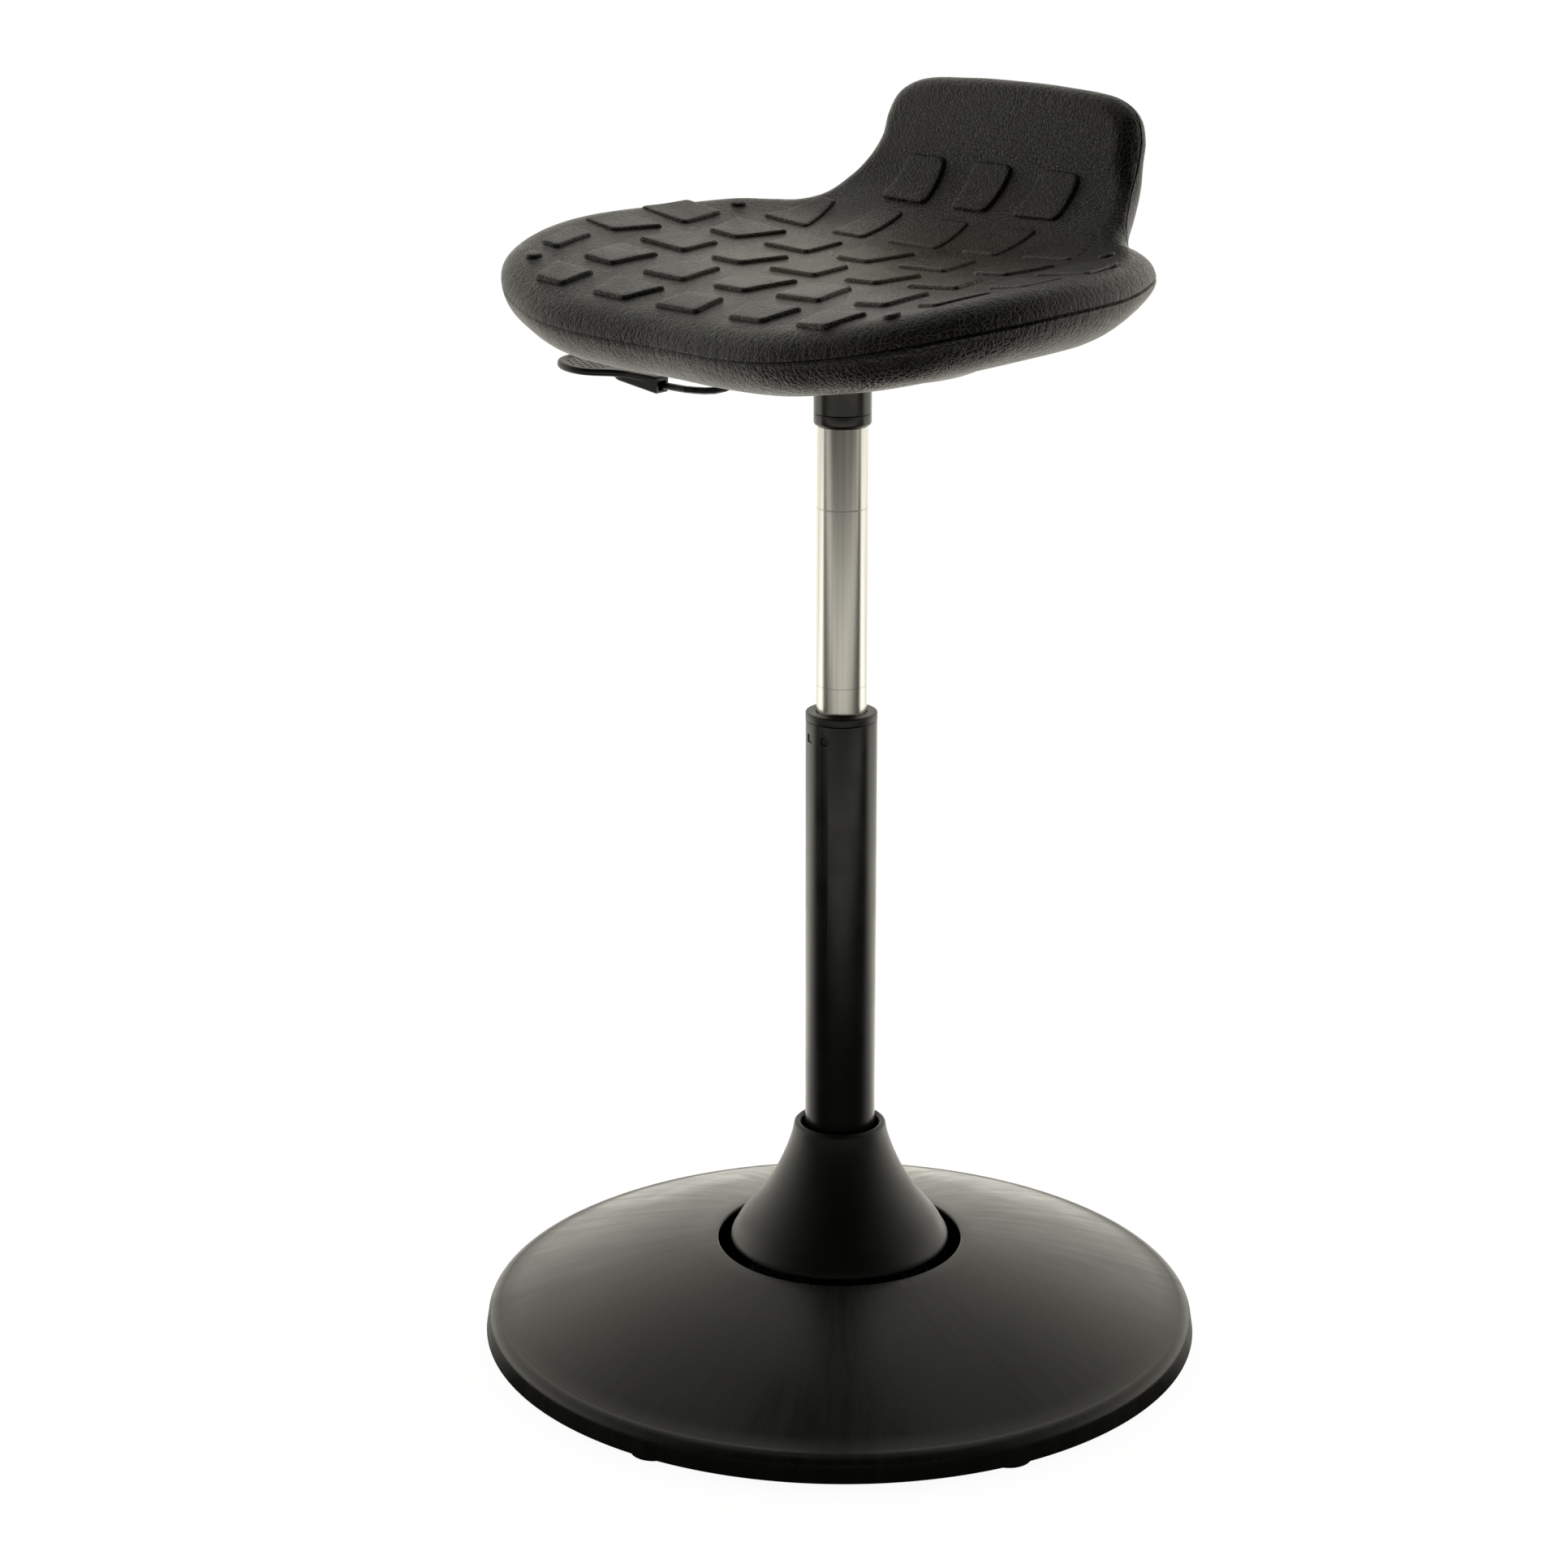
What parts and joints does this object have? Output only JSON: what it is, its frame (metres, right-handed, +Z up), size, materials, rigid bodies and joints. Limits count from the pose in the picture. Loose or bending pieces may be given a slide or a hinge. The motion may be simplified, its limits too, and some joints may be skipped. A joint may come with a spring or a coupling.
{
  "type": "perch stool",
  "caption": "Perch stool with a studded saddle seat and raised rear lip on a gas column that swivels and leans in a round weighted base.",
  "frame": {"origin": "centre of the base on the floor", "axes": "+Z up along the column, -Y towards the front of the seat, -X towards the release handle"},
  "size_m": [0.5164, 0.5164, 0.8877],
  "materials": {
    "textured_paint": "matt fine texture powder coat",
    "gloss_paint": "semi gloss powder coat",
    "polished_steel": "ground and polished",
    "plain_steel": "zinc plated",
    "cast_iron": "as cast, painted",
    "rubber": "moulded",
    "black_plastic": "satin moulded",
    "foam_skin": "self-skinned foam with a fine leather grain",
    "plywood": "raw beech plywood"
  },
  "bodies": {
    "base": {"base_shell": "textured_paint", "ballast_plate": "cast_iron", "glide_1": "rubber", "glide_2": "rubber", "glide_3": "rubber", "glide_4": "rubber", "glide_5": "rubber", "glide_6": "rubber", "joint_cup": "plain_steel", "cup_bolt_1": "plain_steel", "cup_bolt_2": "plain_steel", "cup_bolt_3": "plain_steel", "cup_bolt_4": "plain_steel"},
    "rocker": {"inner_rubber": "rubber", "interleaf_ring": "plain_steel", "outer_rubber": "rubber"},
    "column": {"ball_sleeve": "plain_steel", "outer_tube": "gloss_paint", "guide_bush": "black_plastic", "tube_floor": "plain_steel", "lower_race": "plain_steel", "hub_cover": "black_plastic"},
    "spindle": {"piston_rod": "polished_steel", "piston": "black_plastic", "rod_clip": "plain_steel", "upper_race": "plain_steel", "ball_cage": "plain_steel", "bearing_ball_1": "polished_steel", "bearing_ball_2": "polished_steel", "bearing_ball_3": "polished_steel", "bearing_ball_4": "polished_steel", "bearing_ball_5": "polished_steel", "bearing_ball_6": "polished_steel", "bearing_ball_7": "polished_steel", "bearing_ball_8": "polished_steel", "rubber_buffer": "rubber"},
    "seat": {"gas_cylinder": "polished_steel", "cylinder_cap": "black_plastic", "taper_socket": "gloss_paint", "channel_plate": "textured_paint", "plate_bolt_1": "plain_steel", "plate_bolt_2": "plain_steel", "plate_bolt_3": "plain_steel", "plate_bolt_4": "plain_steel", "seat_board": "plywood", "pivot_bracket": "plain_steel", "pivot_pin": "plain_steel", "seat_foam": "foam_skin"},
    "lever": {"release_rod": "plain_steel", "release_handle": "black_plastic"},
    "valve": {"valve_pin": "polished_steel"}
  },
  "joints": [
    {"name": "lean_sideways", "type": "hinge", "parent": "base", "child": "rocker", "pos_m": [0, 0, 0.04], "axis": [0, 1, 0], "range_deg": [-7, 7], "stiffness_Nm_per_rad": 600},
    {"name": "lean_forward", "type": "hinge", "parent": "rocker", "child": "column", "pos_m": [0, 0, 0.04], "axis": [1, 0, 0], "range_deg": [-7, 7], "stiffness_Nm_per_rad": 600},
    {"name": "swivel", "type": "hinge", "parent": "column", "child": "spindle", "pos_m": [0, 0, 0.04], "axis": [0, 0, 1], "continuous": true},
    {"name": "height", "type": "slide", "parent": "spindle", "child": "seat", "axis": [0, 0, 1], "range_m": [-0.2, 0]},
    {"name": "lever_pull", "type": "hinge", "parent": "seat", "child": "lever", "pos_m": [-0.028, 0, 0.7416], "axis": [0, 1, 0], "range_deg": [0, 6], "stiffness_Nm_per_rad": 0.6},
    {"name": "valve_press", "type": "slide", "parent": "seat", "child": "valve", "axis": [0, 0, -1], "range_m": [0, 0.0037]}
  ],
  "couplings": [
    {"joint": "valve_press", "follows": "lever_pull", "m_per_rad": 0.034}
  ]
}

======

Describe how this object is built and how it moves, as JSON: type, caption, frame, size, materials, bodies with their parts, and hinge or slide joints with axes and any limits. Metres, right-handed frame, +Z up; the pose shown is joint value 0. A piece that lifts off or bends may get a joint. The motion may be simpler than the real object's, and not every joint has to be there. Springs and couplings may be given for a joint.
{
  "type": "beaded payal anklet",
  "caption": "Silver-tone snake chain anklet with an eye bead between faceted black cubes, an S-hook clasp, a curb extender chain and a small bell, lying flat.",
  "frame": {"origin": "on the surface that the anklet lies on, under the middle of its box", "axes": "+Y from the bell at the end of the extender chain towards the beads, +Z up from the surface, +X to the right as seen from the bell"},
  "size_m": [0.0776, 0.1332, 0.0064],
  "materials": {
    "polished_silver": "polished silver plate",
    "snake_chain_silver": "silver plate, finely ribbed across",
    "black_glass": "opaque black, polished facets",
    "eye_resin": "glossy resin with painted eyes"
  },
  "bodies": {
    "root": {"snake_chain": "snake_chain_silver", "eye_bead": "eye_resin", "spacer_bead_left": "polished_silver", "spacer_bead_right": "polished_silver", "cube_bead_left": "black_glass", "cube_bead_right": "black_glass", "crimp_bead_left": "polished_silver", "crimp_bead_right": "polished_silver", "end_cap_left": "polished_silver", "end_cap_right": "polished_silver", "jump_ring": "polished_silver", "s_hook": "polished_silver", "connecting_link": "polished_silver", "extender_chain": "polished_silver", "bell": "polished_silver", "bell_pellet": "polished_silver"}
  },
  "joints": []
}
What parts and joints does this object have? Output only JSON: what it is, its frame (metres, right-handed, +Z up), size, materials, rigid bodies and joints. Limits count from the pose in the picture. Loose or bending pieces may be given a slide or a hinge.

======

▶ _Work to do_: Of the lines in this material, state how many hold the string "axes". Write no other words.

▶ _Task answer_: 3